-------- COLLECTED DATA --------
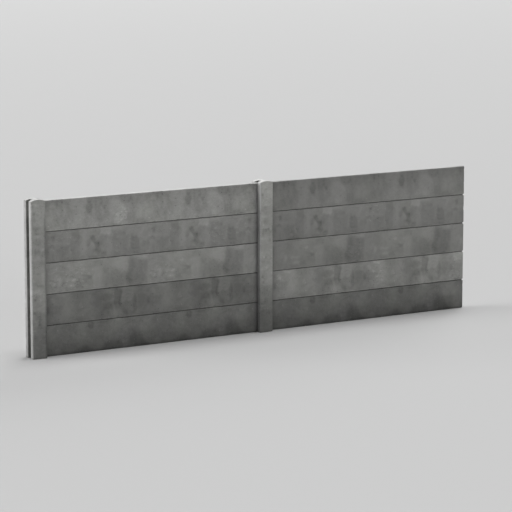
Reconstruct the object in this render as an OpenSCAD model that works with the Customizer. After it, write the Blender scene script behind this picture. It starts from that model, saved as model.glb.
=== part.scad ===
// Precast concrete fence: slotted H-section posts and two bays of stacked boards.
// Millimetres, +Z up. X runs along the fence and Y from its front to its back.
// The origin is the centre of the middle post's foot, at ground level.
// The first post stands at the left end; the right bay's boards end bare, ready for a next post.

/* [Fence line] */
// Distance from one post's centre to the next
post_spacing = 2500; // [1500:10:3000]
// Boards stacked in each bay
boards_per_bay = 5; // [2:1:7]

/* [Boards] */
// Height of one board
board_h = 300; // [200:5:400]
// Thickness of a board
board_t = 50; // [40:1:70]
// Chamfer along the long arrises and the upright end arrises of a board
board_arris = 5; // [2:0.5:10]
// Cut across the four corners of a board's face, at its ends
board_corner = 10; // [6:1:20]

/* [Posts] */
// Web left between the two slots of a post
web_t = 60; // [40:1:100]
// Flange at its lip, in front of and behind the boards
flange_t = 51; // [35:1:80]
// Depth of a slot, from the post's side to the slot's floor
slot_depth = 45; // [32:1:60]
// Draft of each slot cheek, from the slot's floor to its mouth
slot_draft = 2; // [0.5:0.5:4]
// Chamfer on the post's four outer arrises
post_arris = 5; // [2:0.5:12]
// Chamfer on the lips of the slots
lip_arris = 3; // [1:0.5:6]
// Shoulder of the post's head above the top board
head_lift = 5; // [2:1:60]
// Rise of the arched head from its shoulders to its crown
head_rise = 15; // [6:1:40]

/* [Fit] */
// Room for a board's thickness at the slot's floor
slot_play = 4; // [1:0.5:12]
// Room between a board's end and the slot's floor
end_play = 20; // [8:1:24]
// Joint left where a board's back lies on the slot's cheek
seat_gap = 0.3; // [0.1:0.1:0.5]

/* [Hidden] */
concrete = [0.45, 0.45, 0.44];
post_concrete = [0.5, 0.5, 0.49];
round_fn = 180;

slot_floor_w = board_t + slot_play;
slot_mouth_w = slot_floor_w + 2 * slot_draft;
post_w = web_t + 2 * slot_depth;
post_d = slot_mouth_w + 2 * flange_t;

stack_h = boards_per_bay * board_h;
shoulder_h = stack_h + head_lift;
crown_h = shoulder_h + head_rise;
// the arch through both shoulders and the crown
head_r = (pow(post_w / 2, 2) + pow(head_rise, 2)) / (2 * head_rise);

board_len = post_spacing - web_t - 2 * end_play;
// a board touches the cheek behind it where its end arris stops
seat_from_floor = end_play + board_arris;
board_back_y = slot_half_w(seat_from_floor) - seat_gap;
board_y = board_back_y - board_t / 2;

// half the slot's width, at a distance out from its floor
function slot_half_w(from_floor) = slot_floor_w / 2 + slot_draft * from_floor / slot_depth;

// a centred rectangle with its four corners cut at 45 degrees
module chamfered_rect(size, cut) {
    x = size[0] / 2;
    y = size[1] / 2;
    polygon([
        [x - cut, -y], [x, cut - y], [x, y - cut], [x - cut, y],
        [cut - x, y], [-x, y - cut], [-x, cut - y], [cut - x, -y]
    ]);
}

// plan of the slot on the post's +X side: drafted cheeks that flare at 45 degrees over the lips
module slot_plan() {
    floor_x = web_t / 2;
    floor_y = slot_floor_w / 2;
    cheek_x = post_w / 2 - lip_arris;
    cheek_y = slot_half_w(slot_depth - lip_arris);
    // the flare runs on past the post's side, so that it cuts the lip clean off
    flare = 2 * lip_arris;
    polygon([
        [floor_x, -floor_y], [cheek_x, -cheek_y], [cheek_x + flare, -cheek_y - flare],
        [cheek_x + flare, cheek_y + flare], [cheek_x, cheek_y], [floor_x, floor_y]
    ]);
}

// H-section of a post, seen from above
module post_plan() {
    difference() {
        chamfered_rect([post_w, post_d], post_arris);
        slot_plan();
        mirror([1, 0]) slot_plan();
    }
}

// what is taken off above the arch of the head: a block, less a barrel lying through the fence
module head_waste() {
    difference() {
        translate([-post_w, -post_d, stack_h])
            cube([2 * post_w, 2 * post_d, 2 * (crown_h - stack_h)]);
        translate([0, 0, crown_h - head_r])
            rotate([90, 0, 0])
                cylinder(r = head_r, h = 3 * post_d, center = true, $fn = round_fn);
    }
}

// one cast post: constant H-section under a head that arches across its width
module post() {
    difference() {
        linear_extrude(crown_h) post_plan();
        head_waste();
    }
}

// one cast board, standing on its long edge: its section, its plan and its face cross
module board() {
    translate([0, 0, board_h / 2])
        intersection() {
            rotate([90, 0, 90])
                linear_extrude(board_len, center = true)
                    chamfered_rect([board_t, board_h], board_arris);
            linear_extrude(board_h, center = true)
                chamfered_rect([board_len, board_t], board_arris);
            rotate([90, 0, 0])
                linear_extrude(board_t, center = true)
                    chamfered_rect([board_len, board_h], board_corner);
        }
}

// a board in its place: the bay's middle, and its course counted from the ground
module laid_board(bay_x, course) {
    translate([bay_x, board_y, (course - 1) * board_h]) board();
}

module left_post() {
    color(post_concrete) translate([-post_spacing, 0, 0]) post();
}

module middle_post() {
    color(post_concrete) post();
}

module left_bay_board(course) {
    color(concrete) laid_board(-post_spacing / 2, course);
}

module right_bay_board(course) {
    color(concrete) laid_board(post_spacing / 2, course);
}

left_post();
middle_post();
for (i = [1 : boards_per_bay]) {
    left_bay_board(i);
    right_bay_board(i);
}
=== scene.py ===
import bmesh
import bpy
import math
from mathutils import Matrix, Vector, noise


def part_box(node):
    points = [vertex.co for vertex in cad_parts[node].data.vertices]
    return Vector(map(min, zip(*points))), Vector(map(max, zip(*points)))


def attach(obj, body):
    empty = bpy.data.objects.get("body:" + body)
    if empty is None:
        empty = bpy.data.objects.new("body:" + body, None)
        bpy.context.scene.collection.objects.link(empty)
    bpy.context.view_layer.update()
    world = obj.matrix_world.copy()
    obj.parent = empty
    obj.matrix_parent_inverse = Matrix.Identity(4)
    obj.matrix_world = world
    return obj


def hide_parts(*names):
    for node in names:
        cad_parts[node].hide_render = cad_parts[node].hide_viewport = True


# Precast concrete fence. Metres, the fence runs along X and its front looks to -Y.
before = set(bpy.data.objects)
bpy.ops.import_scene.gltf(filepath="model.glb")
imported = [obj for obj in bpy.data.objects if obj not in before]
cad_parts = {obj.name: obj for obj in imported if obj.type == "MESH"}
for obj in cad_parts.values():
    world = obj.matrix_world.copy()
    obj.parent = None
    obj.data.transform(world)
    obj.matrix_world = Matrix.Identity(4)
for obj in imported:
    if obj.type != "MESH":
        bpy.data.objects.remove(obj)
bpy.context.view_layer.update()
print("frame loaded")

# two places closer than this are the same one
tiny = 1e-6


def smoothStep(low, high, value):
    # 0 at low, 1 at high, an S between them and level past them
    share = min(max((value - low) / (high - low), 0.0), 1.0)
    return share * share * (3 - 2 * share)


def fading(distance, near, far):
    # 1 up to near, 0 past far
    return 1 - smoothStep(near, far, distance)


def runOf(edge, axis):
    # how far an edge runs along one axis
    return abs(edge.verts[0].co[axis] - edge.verts[1].co[axis])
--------
• _GIVEN PROBLEM_: Set down exactly the lines from the line that contains "left_post();" to the line that contains "obj.data.transform(world)", both lines included, and nothing more.

• _RESPONSE TO THIS TASK_:
left_post();
middle_post();
for (i = [1 : boards_per_bay]) {
    left_bay_board(i);
    right_bay_board(i);
}
=== scene.py ===
import bmesh
import bpy
import math
from mathutils import Matrix, Vector, noise


def part_box(node):
    points = [vertex.co for vertex in cad_parts[node].data.vertices]
    return Vector(map(min, zip(*points))), Vector(map(max, zip(*points)))


def attach(obj, body):
    empty = bpy.data.objects.get("body:" + body)
    if empty is None:
        empty = bpy.data.objects.new("body:" + body, None)
        bpy.context.scene.collection.objects.link(empty)
    bpy.context.view_layer.update()
    world = obj.matrix_world.copy()
    obj.parent = empty
    obj.matrix_parent_inverse = Matrix.Identity(4)
    obj.matrix_world = world
    return obj


def hide_parts(*names):
    for node in names:
        cad_parts[node].hide_render = cad_parts[node].hide_viewport = True


# Precast concrete fence. Metres, the fence runs along X and its front looks to -Y.
before = set(bpy.data.objects)
bpy.ops.import_scene.gltf(filepath="model.glb")
imported = [obj for obj in bpy.data.objects if obj not in before]
cad_parts = {obj.name: obj for obj in imported if obj.type == "MESH"}
for obj in cad_parts.values():
    world = obj.matrix_world.copy()
    obj.parent = None
    obj.data.transform(world)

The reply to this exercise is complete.